The young woman seemed hurt. She didn’t understand at all.
But her partner did. ‘You are sounding “left”. This is not good. If it wasn’t for us, things would not be good for you.’
‘On the contrary,’ I said. ‘I believe that what your government is doing is going to make things a whole lot worse.’
And there I ended it, leaving the young woman looking hurt and confused and the young man defensive and angry as I walked on.
That night I watched the first Four Corners of 2011, with Kerry O’Brien for the first time in the chair. Liz Jackson’s profile of Julia Gillard was a penetrating portrait of our first woman prime minister, but it didn’t tell us much that we didn’t know before. That she’s an excellent parliamentary performer, that she’s above all a pragmatic politician, and that her left alignment has never really meant much. That she likes to ‘get things done’.
What these things are begs a few more questions, but on one thing she was absolutely clear. She described herself as ‘a strong supporter of Israel and proud to be one’. No apologies. And indeed, her response to Jackson’s probe on this issue demonstrated why many have come to distrust her. Though she also supports ‘the peace process and a two-state solution’, her dialogue has been principally with ‘friends from Israel’. She evinced no real understanding of what is happening in Israel/Palestine, any more than the two beautiful young people I spoke with in Chatswood did. But she is cannier than them. In no way is our risk-averse, ill-informed prime minister going to antagonise the Israel lobby.

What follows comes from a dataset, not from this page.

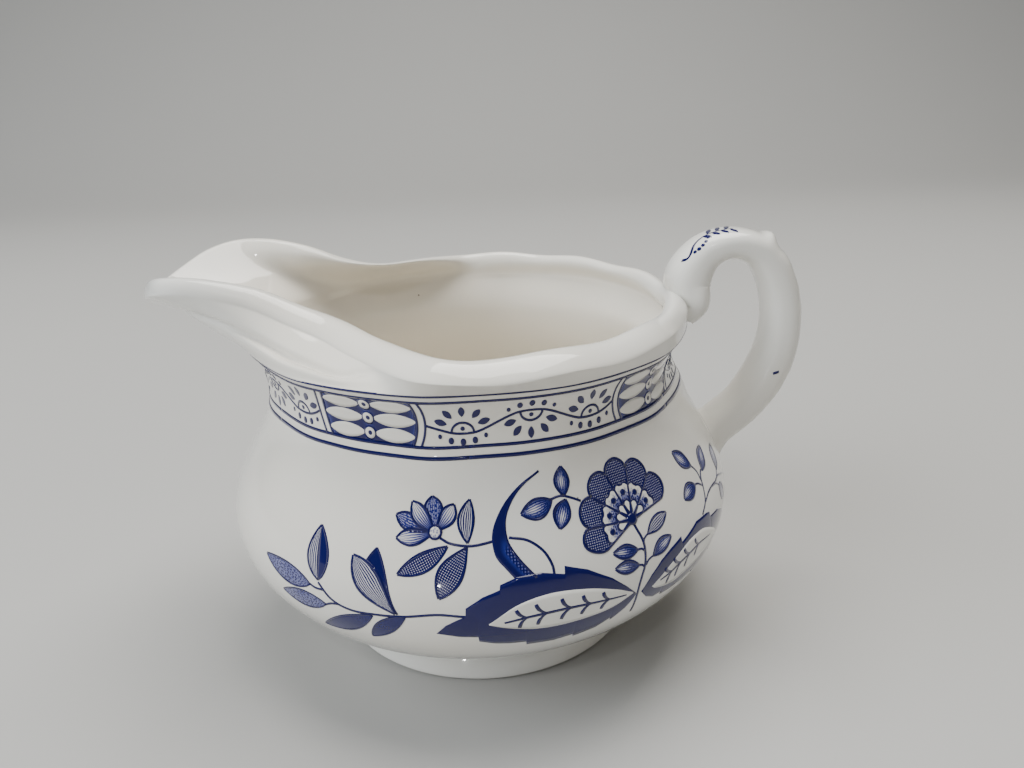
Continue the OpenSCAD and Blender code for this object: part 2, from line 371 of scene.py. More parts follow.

What to do about this? We could try writing letters to her, but as an ex-public servant I know that only a campaign of hundreds could make any possible difference. We could send her copies of books to enlighten her on the subject but the word from her biographer is that Gillard doesn’t read books. Canadian novelist Yann Martel has just given up trying to induce Stephen Harper, her Canadian counterpart, to read them, which doesn’t augur well for a similar strategy. Suggestions are welcome.
But speaking of books, over the summer I read two intriguing new novels, one about contemporary Israel, the other about Jewishness and the differing attitudes Jews of the Diaspora hold towards it. The first, in translation, was David Grossman’s To the End of the Land. The novel sent shock waves through Israeli society when it was published in 2008, owing in large part to the well-known fact that Grossman’s son Uri was killed two years earlier during Israel’s war in Lebanon. Its Hebrew title, Woman Flees Tidings, is more nuanced, because the novel is neither a polemic nor even, strictly speaking, political fiction. More than anything, it’s a highly complex, sensual love story, and mixed in with all the contradictory feelings Grossman has for his characters (and they for each other) is his deep and intricate passion for Israel, the land.
I found the book somewhat long and overwritten, but nonetheless agree that it’s a masterpiece. The story is simple, if its subject is complex. The mother of a soldier who has volunteered to extend his military service to participate in ‘an operation’ goes ahead with their camping trip on the Israel trail. She takes a former lover with her instead, keeping away from towns and phones, to avoid news of her son’s most probable death. Throughout the journey a history of Israel itself is told, as the two hikers talk about their lives and keep alive the presence of the soldier son.
Grossman has been a leading opponent of the occupation and, much as he loves his country, he takes his readers in one direction: that fighting a constant war to maintain this specifically Jewish state exacts far too much from its people, Jew and Arab alike.
So what about us? The Finkler Question won Howard Jacobson last year’s Man Booker and good luck to him; he’s been writing novels for a very long time and his moment has come. I found it a funny book, but it left me feeling there was something fundamentally nasty about it, even though for the most part I warmed to his characters and lively prose. There’s a long tradition of Jews being funny about ourselves but I can’t remember anything quite so mingy.
Of course, Jacobson takes pot shots at everyone – Gentiles who think Jews have all the fun, good food, good sex etc., and philandering, arriviste Jews who overachieve and neglect their wives and families. All this is made good fun of, and fair enough. But his most savage lashings are reserved for Jews who openly criticise Israel. The organisation ‘ASHamed Jews’, based on our UK counterpart, Independent Jewish Voices, is full of self-haters deluding themselves and seizing opportunities for advancement. Needless to say, it’s not surprising that I bridled at this, or his depiction of a female academic as the stereotypically steely ideologue underneath her sexy exterior.
The point being that his characters, whatever their provenance, are English, not Israelis. Jacobson has said in interviews that he sees no reason for Jews outside Israel to intervene in its affairs – it’s not our country, he says. Which is a pretty convoluted position to take when its very raison d’être is that it exists to protect all of us, wherever we may be. This is exactly what the young man in the Chatswood mall so vehemently asserted and most Jews in the Diaspora happen to still believe.
As for what Julia Gillard believes, it’s neither here nor there. Her adamant, uncritical support for the Jewish state has little to do with belief but everything, it seems, with what she mistakenly sees as politics.